Comparative evaluation of machinability aspects for a sustainable alternative in the machining of Nimonic C-263, a Ni-based superalloy

Abstract

The primary aim was to recommend a cutting tool that would work well for the eco-friendly machining of Nimonic C-263. The most outstanding performance of the PVD-coated and CVD-coated inserts under dry conditions for sustainable machining has been compared with uncoated inserts under traditional flood cooling and minimum quantity lubrication. A comprehensive investigation was conducted utilizing uncoated, CVD, and PVD-coated commercially available carbide inserts with different cutting environments. The performance of these inserts was compared in terms of surface coarseness, cutting temperature, cutting force, and tool wear with the change of cutting speed and feed.

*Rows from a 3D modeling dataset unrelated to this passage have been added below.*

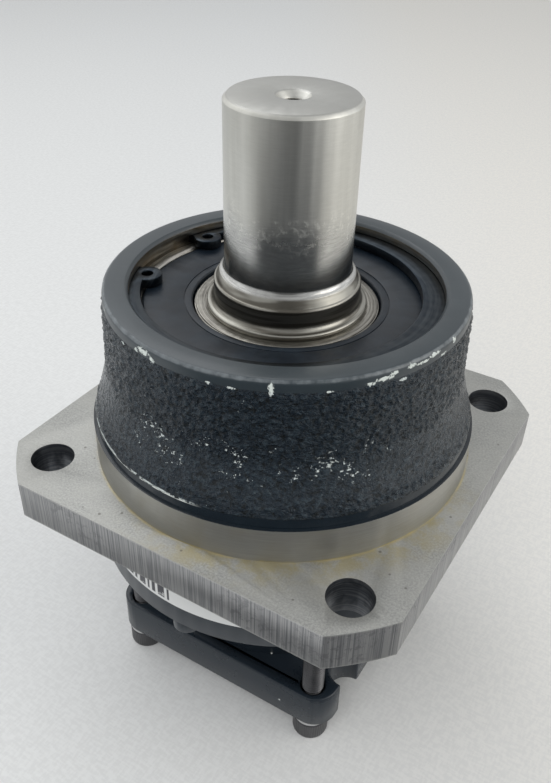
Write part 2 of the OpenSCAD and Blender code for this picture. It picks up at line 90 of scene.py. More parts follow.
# ---------------------------------------------------------------- material graphs
class Graph:
    """A material, with short calls that add its nodes."""

    def __init__(self, name, metallic=0.0, roughness=0.5, specular=0.5):
        self.mat = bpy.data.materials.new(name)
        self.mat.use_nodes = True
        self.tree = self.mat.node_tree
        self.bsdf = self.tree.nodes["Principled BSDF"]
        self.bsdf.inputs["Metallic"].default_value = metallic
        self.bsdf.inputs["Roughness"].default_value = roughness
        self.bsdf.inputs["Specular IOR Level"].default_value = specular
        coords = self.tree.nodes.new("ShaderNodeTexCoord")
        self.position = coords.outputs["Object"]
        split = self.add("ShaderNodeSeparateXYZ", Vector=self.position)
        self.x, self.y, self.z = split.outputs
        self.normal = None

    def add(self, kind, **inputs):
        node = self.tree.nodes.new(kind)
        for key, value in inputs.items():
            self.put(node.inputs[key], value)
        return node

    def put(self, socket, value):
        if isinstance(value, bpy.types.NodeSocket):
            self.tree.links.new(value, socket)
        elif isinstance(value, tuple) and len(value) == 3 and socket.type == "RGBA":
            socket.default_value = (*value, 1.0)
        else:
            socket.default_value = value

    def math(self, operation, a, b=0.0, clamp=False):
        node = self.tree.nodes.new("ShaderNodeMath")
        node.operation = operation
        node.use_clamp = clamp
        self.put(node.inputs[0], a)
        self.put(node.inputs[1], b)
        return node.outputs[0]

    def radius(self):
        square = self.math("ADD", self.math("MULTIPLY", self.x, self.x), self.math("MULTIPLY", self.y, self.y))
        return self.math("SQRT", square)

    def angle(self):
        return self.math("ARCTAN2", self.y, self.x)

    def vector(self, x, y, z):
        return self.add("ShaderNodeCombineXYZ", X=x, Y=y, Z=z).outputs[0]

    def stretched(self, sx, sy, sz):
        node = self.add("ShaderNodeMapping", Vector=self.position)
        node.inputs["Scale"].default_value = (sx, sy, sz)
        return node.outputs[0]

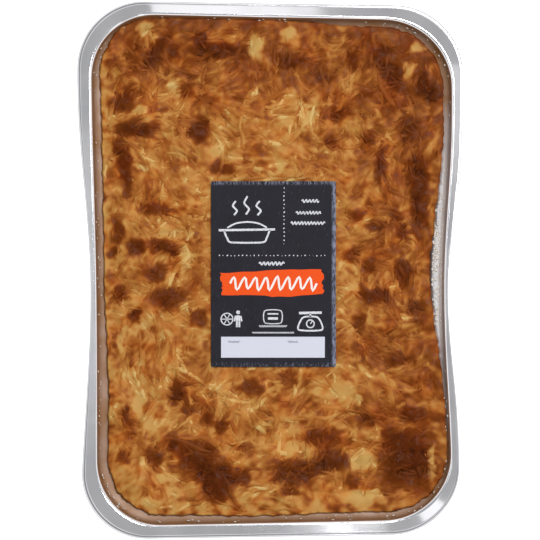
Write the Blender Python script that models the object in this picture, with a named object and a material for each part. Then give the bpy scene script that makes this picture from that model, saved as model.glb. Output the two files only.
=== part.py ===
"""A potato gratin baked in its smooth foil tray, with the printed card label that lies on the crust.

The long side runs along Y, the tray stands on Z = 0, and the origin is under its middle.
All sizes are in metres.
"""

import math
import random

import bmesh
import bpy
from mathutils import Vector, noise

MM = 0.001

# Tray, over its flange and down its wall.
TRAY_WIDTH = 190 * MM
TRAY_LENGTH = 265 * MM
TRAY_HEIGHT = 40 * MM
FOIL = 0.5 * MM
FLANGE = 7.2 * MM
FLANGE_DISH = 0.35 * MM
BEAD_RADIUS = 0.8 * MM
OUTER_CORNER = 33.5 * MM
LIP_CORNER = 29.5 * MM
LIP_HALF_WIDTH = 88.7 * MM
LIP_HALF_LENGTH = 124.6 * MM
BASE_CORNER = 20 * MM

# The foil has been squeezed: both long sides are pinched in a little below the middle,
# and the rim is slightly out of square.
PINCH_Y = -9 * MM
PINCH_END = 22 * MM
PINCH_OUTER = {"left": (5.8 * MM, 1), "right": (6.6 * MM, 2)}
PINCH_LIP = {"left": (2.4 * MM, 1), "right": (4.2 * MM, 2)}
TAPER_ALONG_X = 0.0113
TAPER_ALONG_Y = 0.0104
LEAN_AT_CORNER = 0.43
RIM_WAVE = 0.35 * MM

# Wall of the tray, from the flat base up to the lip: distance in from the lip line, and height.
WALL = [
    (16.0 * MM, 0.5 * MM),
    (12.6 * MM, 1.3 * MM),
    (10.4 * MM, 3.6 * MM),
    (9.4 * MM, 7.5 * MM),
    (5.2 * MM, 31.4 * MM),
    (4.4 * MM, 32.3 * MM),
    (2.3 * MM, 33.1 * MM),
    (1.6 * MM, 34.3 * MM),
    (0.9 * MM, 38.6 * MM),
    (0.3 * MM, 39.7 * MM),
    (-0.5 * MM, 40.0 * MM),
]
LEDGE_INNER = WALL[5]
LEDGE_OUTER = WALL[6]

# Gratin: its level, relief, and the gap to the foil that keeps the two solids apart.
CRUST_LEVEL = 34.6 * MM
EDGE_DROP = 1.5 * MM
EDGE_ROUND = 7 * MM
DOME = 1.0 * MM
LUMP_HEIGHT = 2.3 * MM
LUMP_SPAN = 24 * MM
BLISTER_HEIGHT = 1.7 * MM
BLISTER_SPAN = 11 * MM
GAP = 0.5 * MM
GRID_X = 36
GRID_Y = 50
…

Compared to uncoated inserts, CVD-coated ones were much less effective at lowering surface coarseness and temperature; however, they significantly reduced the cutting force and tool wear at high cutting parameters. Surprisingly, inserts with TiN or TiAlN coating reduced the cutting force required by around 40 percent compared to flood conditions and 16 percent to MQL conditions, respectively. The combination of the thermally resistant TiAlN phase and the outstanding antifriction and anti-sticking properties that TiN possesses may be responsible for this phenomenon.